Trade war, day 111: Companies buckle up for supply chain shifts


Bloomberg listened in to the recent earnings calls of a dozen Western companies that have supply chains in China. What it found (porous paywall) is that these companies, which sell products ranging from apparel to maintenance equipment to shoes, are all “ready to relocate supply chains if the cost of importing Chinese goods becomes prohibitive.”

  • Southeast Asia was a region some companies said they were looking to expand supply chains into, but many others did not specify where.
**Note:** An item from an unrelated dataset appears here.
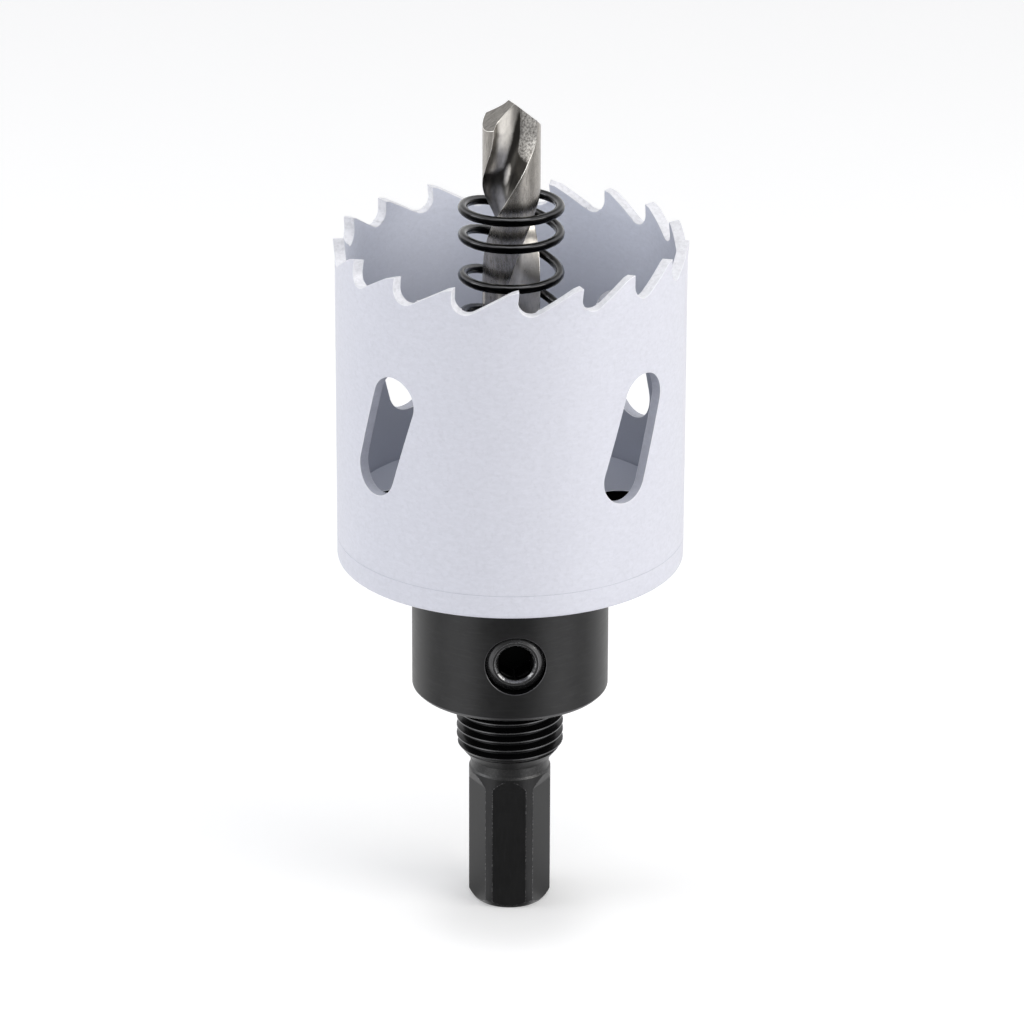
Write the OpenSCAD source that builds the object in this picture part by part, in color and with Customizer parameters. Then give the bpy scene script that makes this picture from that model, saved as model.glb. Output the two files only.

Only one out of the dozen indicated that the U.S. was vaguely an option for supply chain reinvestment: W.W. Grainger Inc.’s CEO said, “if it’s shifted, it could go either to India, to Mexico or to the U.S., depending on the nature of the product.”
  • Similar to the Chinese companies that media spoke to at the Canton fair earlier this month, not all of their products are under tariffs yet, but they anticipate that they are likely to be caught up in higher border taxes by the end of the year (as threatened by the Trump administration).

A couple other notable stories on U.S.-China relations and the trade war:

  • Facebook and Twitter contradicted Trump about his claim that China was “interfering” in the upcoming midterm congressional election in the U.S. Bloomberg says (porous paywall) that while the social media giants have reported disinformation campaigns on their sites originating from Russia and Iran, none have been traced to China.
  • Three cybersecurity firms — FireEye Inc., Symantec Corp., and Crowdstrike Inc. — all also said they “haven’t seen evidence of digital interference by China,” Bloomberg notes.
  • Though the China International Import Expo in Shanghai, a first-of-it-kind event, will feature “more than 2,800 companies from 130 nations” including the U.S., the Trump administration will send no high-level representative to the event, AP reports.

More trade war and U.S.-China related news:

Previously in SupChina’s trade war coverage:

Trade war, day 110: Unintended consequences and ‘self-reliance’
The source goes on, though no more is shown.